* Exercise objective *
Nothing but the lines from the one containing "eyecup's lowest point" down to the one containing "bpy.data.objects.remove(obj)", both included, should be echoed, and each exactly as it stands.

* Supplied information *
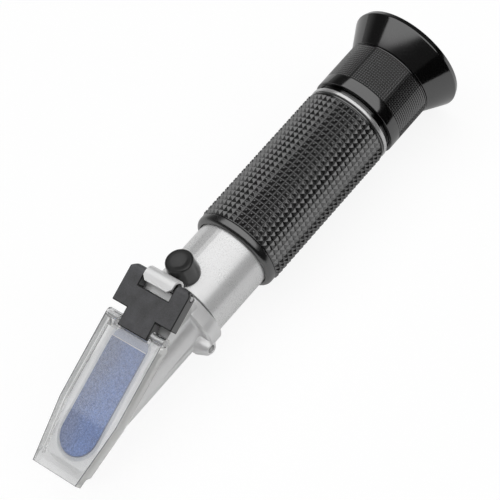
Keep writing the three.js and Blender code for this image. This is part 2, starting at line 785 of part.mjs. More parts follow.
const makeFocusRing = () => {
  const bore = thread_radius + fit_gap;
  const neck_bore = barrel_neck_radius + fit_gap;
  const web_rear_x = web_front_x + focus_web;
  const recess_radius = cup_throat_radius + cup_spigot_wall + fit_gap;
  const solid = turned([
    [focus_front_x, bore], [focus_front_x, focus_radius - focus_edge],
    [focus_front_x + focus_edge, focus_radius], [focus_rear_x, focus_radius],
    [focus_rear_x, recess_radius], [web_rear_x, recess_radius], [web_rear_x, neck_bore],
    [web_front_x, neck_bore], [web_front_x, bore],
  ]);
  return makePiece('focus_ring', solid, finish(0x1d1d1e, 0.3));
};

// A flared cone that runs tangent into a rounded rim, over a parallel inner cone
const makeEyecup = () => {
  const round_x = cup_rear_x - cup_rim_round;
  const round_radius = cup_rim_radius - cup_rim_round;
  const run = round_x - cup_front_x;
  const rise = round_radius - focus_radius;
  const cone_angle = Math.atan2(rise, run) + Math.asin(cup_rim_round / Math.hypot(run, rise));
  const spigot_front_x = cup_front_x - cup_spigot_length;
  const spigot_radius_outer = cup_throat_radius + cup_spigot_wall;
  const profile = [
    [spigot_front_x, cup_throat_radius], [spigot_front_x, spigot_radius_outer],
    [cup_front_x, spigot_radius_outer], [cup_front_x, focus_radius],
  ];
  for (let i = 0; i <= arc_facets; i += 1) {
    const angle = (Math.PI / 2 + cone_angle) * (1 - i / arc_facets);
    profile.push([
      round_x + cup_rim_round * Math.cos(angle), round_radius + cup_rim_round * Math.sin(angle),
    ]);
  }
  const rim_inner_radius = round_radius - cup_rim_face;
  const throat_x = cup_front_x + cup_throat_length;
  const inner_rise = cup_wall / Math.cos(cone_angle);
  const bowl_radius = focus_radius + cup_throat_length * Math.tan(cone_angle) - inner_rise;
  profile.push([cup_rear_x, rim_inner_radius], [throat_x, bowl_radius], [throat_x, cup_throat_radius]);
  return makePiece('eyecup', turned(profile), finish(0x1a1a1b, 0.2));
};

// A strip seen from the side, round at its rear about the hinge pin. The tongue's tip is round
// below the plate's pin and square above it, where the tilted plate's rear edge stops.
const makeHingeBlock = () => {
  const side = new THREE.Shape();
  side.absarc(0, 0, block_top, -Math.PI / 2, Math.PI / 2);
  side.lineTo(-tongue_length - block_top, block_top);
  side.absarc(-tongue_length, 0, block_top, Math.PI, Math.PI * 1.5);
  const rear = block_top + overrun;
  const half = block_width / 2;
  const plan = outline([
    [rear, 0], [rear, -half + block_corner + overrun], [-block_corner + block_top, -half],
    [-wing_length, -half], [-wing_length, -tongue_width / 2],
    [-tongue_length - rear, -tongue_width / 2], [-tongue_length - rear, tongue_width / 2],
    [-wing_length, tongue_width / 2], [-wing_length, half],
    [-block_corner + block_top, half], [rear, half - block_corner - overrun],
  ]);
  const notch = box(
    -notch_depth, rear, -notch_width / 2, notch_width / 2, -rear, rear,
  );
  const bores = [0, -tongue_length].map((x) => turned(rodProfile(
    -block_width, block_width, lid_pin_radius + fit_gap,
  ), pin_facets, 'y').translate([x, 0, 0]));
  const strip = across(side, block_width).intersect(upright(plan, -rear, rear));
  return makePiece('hinge_block', cut(strip, notch, ...bores), finish(0x36373a, 0.55));
};

const makeLidPin = (name, x, length) => {
  const solid = turned(rodProfile(-length / 2, length / 2, lid_pin_radius), pin_facets, 'y');
  const pin = makePiece(name, solid, finish(0xc4c4c2, 0.25, 1));
  pin.position.x = x;
  return pin;
};

const makeHingeLeaf = () => {
  const top = block_top + leaf_top_gap;
  const bend_z = (top + leaf_foot_top) / 2;
  const bend_inner = (top - leaf_foot_top) / 2;
  const bend_outer = bend_inner + leaf_sheet;
  const shape = new THREE.Shape();
  shape.moveTo(-leaf_foot_reach, leaf_foot_bottom);
  shape.absarc(leaf_bend_setback, bend_z, bend_outer, -Math.PI / 2, Math.PI / 2);
  shape.lineTo(-leaf_top_reach, top + leaf_sheet);
  shape.lineTo(-leaf_top_reach, top);
  shape.absarc(leaf_bend_setback, bend_z, bend_inner, Math.PI / 2, -Math.PI / 2, true);
  shape.lineTo(-leaf_foot_reach, leaf_foot_top);
  const half = leaf_width / 2;
  const rear = leaf_bend_setback + bend_outer + overrun;
  const plan = outline([
    [rear, -half], [rear, half], [leaf_corner - leaf_top_reach, half],
    [-leaf_top_reach, half - leaf_corner], [-leaf_top_reach, leaf_corner - half],
    [leaf_corner - leaf_top_reach, -half],
  ]);
  const top_trim = upright(plan, 0, block_thickness);
  const foot_room = box(-leaf_foot_reach - overrun, rear, -half, half, -2 * block_thickness, 0);
  const rivet_holes = [-1, 1].map((side) => turned(rodProfile(
    saddle_floor, 0, rivet_radius + fit_gap,
  ), pin_facets, 'z').translate([-rivet_reach, side * rivet_spacing / 2, 0]));
  const sheet = across(shape, leaf_width).intersect(join(top_trim, foot_room));
  return makePiece('hinge_leaf', cut(sheet, ...rivet_holes), finish(0xcfcfcd, 0.3, 0.95));
};

const makeHingeBush = () => {
  const solid = turned(ringProfile(
    -leaf_width / 2, leaf_width / 2, lid_pin_radius + fit_gap, block_top - fit_gap + leaf_top_gap,
  ), pin_facets, 'y');
  return makePiece('hinge_bush', solid, finish(0x1f1f20, 0.5));
};

const makeRivet = (name, side) => {
  const solid = turned(
    rodProfile(saddle_floor - rivet_depth, leaf_foot_top, rivet_radius), pin_facets, 'z',
  );
  const rivet = makePiece(name, solid, finish(0x9b9c9a, 0.35, 0.9));
  rivet.position.set(-rivet_reach, side * rivet_spacing / 2, 0);
  return rivet;
};

// The clear plate with a skirt down each side and two ears round the pin in the tongue
const makeDaylightPlate = () => {
  const slab = upright(plateShape(0, plate_rear), plate_bottom, block_top);
  const ear = new THREE.Shape();
  ear.absarc(-tongue_length, 0, block_top, -Math.PI / 2, Math.PI / 2);
  ear.lineTo(-plate_rear - skirt_thickness, block_top);
  ear.lineTo(-plate_rear - skirt_thickness, -block_top);
  const ear_gap = plate_width - 2 * ear_width;
  const ears = across(ear, plate_width).subtract(box(
    -plate_rear, 0, -ear_gap / 2, ear_gap / 2, -block_thickness, block_thickness,
  ));
  const skirt_bottom = block_top - skirt_depth;
  const skirt_side = outline([
    [-skirt_rear, block_top], [-skirt_rear, -block_top], [-skirt_rear - skirt_bevel, skirt_bottom],
    [-skirt_front, skirt_bottom], [-skirt_front - skirt_bevel, plate_bottom],
    [-skirt_front - skirt_bevel, block_top],
  ]);
  const skirts = across(skirt_side, plate_width)
    .intersect(upright(plateShape(0, 0), skirt_bottom - overrun, block_top))
    .subtract(upright(plateShape(skirt_thickness, 0), skirt_bottom - overrun, plate_bottom));
  const bore = turned(rodProfile(
    -plate_width, plate_width, lid_pin_radius + fit_gap,
  ), pin_facets, 'y').translate([-tongue_length, 0, 0]);
  const middle = box(
    -plate_rear, 0, -ear_gap / 2, ear_gap / 2, -block_thickness, block_thickness,
  );
  const ear_clear = box(
    -plate_rear - skirt_thickness - overrun, 0,
    ear_width - plate_width / 2, plate_width / 2 - ear_width, -block_thickness, plate_bottom,
  );
  const solid = cut(join(slab, cut(ears, ear_clear), cut(skirts, middle)), bore);
  return makePiece('daylight_plate', solid, finish(0xe6ebe9, 0.05));
};

const makeDiffuser = () => {
  const shape = windowShape(-diffuser_inset);
  const top = plate_bottom - bond_gap;
  const sheet = upright(shape, top - diffuser_thickness, top);
  const rear_part = box(-diffuser_rear, 0, -plate_width, plate_width, -block_thickness, 0);
  return makePiece('frosted_diffuser', sheet.subtract(rear_part), finish(0x8f9bc4, 0.8));
};

const lid = new THREE.Group();
lid.position.set(hinge_x, 0, hinge_z);
lid.rotation.y = -prism_slope;
lid.add(
  makeHingeLeaf(),
  makeHingeBush(),
  makeRivet('leaf_rivet_left', 1),
  makeRivet('leaf_rivet_right', -1),
  makeLidPin('hinge_pin', 0, block_width),
  makeHingeBlock(),
  makeLidPin('plate_pin', -tongue_length, plate_width - 2 * plate_pin_margin),
  makeDaylightPlate(),
  makeDiffuser(),
);

const refractometer = new THREE.Group();
refractometer.add(
  makeHousing(),
  makePrism(),
  makePrismSeal(),
  makeSideScrew('side_screw_left', 1),
  makeSideScrew('side_screw_right', -1),
  makeMainTube(),
  makeGrip(),
  makeTrimRing(),
  makeCalibrationBush(),
  makeCalibrationScrew(),
  makeCalibrationCap(),
  makeLensCell(),
  makeObjectiveLens(),
  makeLockRing(
    'objective_lock_ring', objective_front_x + objective_thickness + fit_gap,
    cell_bore_radius - fit_gap,
  ),
  makeCellSpring(),
  makeBimetalStrip(),
  makeBaffle(),
  makeReticleHolder(),
  makeReticleDisc(),
  makeLockRing(
    'reticle_lock_ring', disc_front_x + reticle_thickness + fit_gap, disc_radius,
  ),
  makeThreadSleeve(),
  makeFocusBarrel(),
  makeKeyScrew(),
  makeOilRing(),
  makeLens(
    'field_lens', field_lens_x, barrel_lens_radius, field_lens_thickness, field_lens_edge,
  ),
  makeLensSpacer(),
  makeLens('eye_lens', eye_lens_x, barrel_lens_radius, eye_lens_thickness, eye_lens_edge),
  makeLockRing('eye_lens_lock_ring', eye_ring_x, barrel_lens_radius),
  makeFocusRing(),
  makeEyecup(),
  lid,
);

// The origin is below the middle of the object, at the level of the eyecup's lowest point
const front_tip_x = slopePoint(plate_front, block_top)[0];
refractometer.position.set(-(front_tip_x + cup_rear_x) / 2, 0, cup_rim_radius);

export default refractometer;
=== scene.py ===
import json
import math

import bmesh
import bpy
from mathutils import Matrix, Vector


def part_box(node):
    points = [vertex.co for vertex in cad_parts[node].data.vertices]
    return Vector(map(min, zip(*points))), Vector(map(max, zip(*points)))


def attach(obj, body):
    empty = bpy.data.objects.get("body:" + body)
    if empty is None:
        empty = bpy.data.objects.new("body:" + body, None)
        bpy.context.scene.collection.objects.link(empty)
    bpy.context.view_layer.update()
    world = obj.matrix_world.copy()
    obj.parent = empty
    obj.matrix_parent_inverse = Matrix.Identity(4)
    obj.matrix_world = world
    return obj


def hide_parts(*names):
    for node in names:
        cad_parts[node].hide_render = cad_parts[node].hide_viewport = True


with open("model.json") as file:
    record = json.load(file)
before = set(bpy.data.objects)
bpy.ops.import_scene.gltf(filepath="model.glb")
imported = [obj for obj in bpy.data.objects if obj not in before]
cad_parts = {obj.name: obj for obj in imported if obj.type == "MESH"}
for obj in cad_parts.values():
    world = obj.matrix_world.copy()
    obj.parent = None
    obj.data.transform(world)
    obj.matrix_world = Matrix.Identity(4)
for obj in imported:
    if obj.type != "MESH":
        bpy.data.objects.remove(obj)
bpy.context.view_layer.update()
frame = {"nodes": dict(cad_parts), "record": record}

# A wine refractometer, in metres, lying along X with its prism end towards -X.
# Most sizes come from the frame. These are the finer ones.
MICRON = 1e-6
WELD = 2 * MICRON
FLAT_ANGLE = math.radians(0.6)
SHARP_ANGLE = math.radians(32)
EASED_ANGLE = math.radians(35)
FACING_SHARE = 0.5
ROUND_FACETS = 144
SMALL_FACETS = 48
EASE_STEPS = 3
CRISP_EASE = 0.0001

HOUSING_EASE = 0.00022
TUBE_EASE = 0.00015
LEAF_EASE = 0.00012
SCREW_EASE = 0.00008

COLLAR_LENGTH = 0.0052
COLLAR_CHAMFER = 0.0006
COLLAR_REAR_EASE = 0.0003
EAR_START = math.radians(35)
EAR_SWEEP = math.radians(130)
EAR_RADIUS = 0.0091
EAR_OFFSET = 0.0048
EAR_DROP = 0.001
EAR_ROOT = 0.0012
EAR_FACETS = 60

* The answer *
// The origin is below the middle of the object, at the level of the eyecup's lowest point
const front_tip_x = slopePoint(plate_front, block_top)[0];
refractometer.position.set(-(front_tip_x + cup_rear_x) / 2, 0, cup_rim_radius);

export default refractometer;
=== scene.py ===
import json
import math

import bmesh
import bpy
from mathutils import Matrix, Vector


def part_box(node):
    points = [vertex.co for vertex in cad_parts[node].data.vertices]
    return Vector(map(min, zip(*points))), Vector(map(max, zip(*points)))


def attach(obj, body):
    empty = bpy.data.objects.get("body:" + body)
    if empty is None:
        empty = bpy.data.objects.new("body:" + body, None)
        bpy.context.scene.collection.objects.link(empty)
    bpy.context.view_layer.update()
    world = obj.matrix_world.copy()
    obj.parent = empty
    obj.matrix_parent_inverse = Matrix.Identity(4)
    obj.matrix_world = world
    return obj


def hide_parts(*names):
    for node in names:
        cad_parts[node].hide_render = cad_parts[node].hide_viewport = True


with open("model.json") as file:
    record = json.load(file)
before = set(bpy.data.objects)
bpy.ops.import_scene.gltf(filepath="model.glb")
imported = [obj for obj in bpy.data.objects if obj not in before]
cad_parts = {obj.name: obj for obj in imported if obj.type == "MESH"}
for obj in cad_parts.values():
    world = obj.matrix_world.copy()
    obj.parent = None
    obj.data.transform(world)
    obj.matrix_world = Matrix.Identity(4)
for obj in imported:
    if obj.type != "MESH":
        bpy.data.objects.remove(obj)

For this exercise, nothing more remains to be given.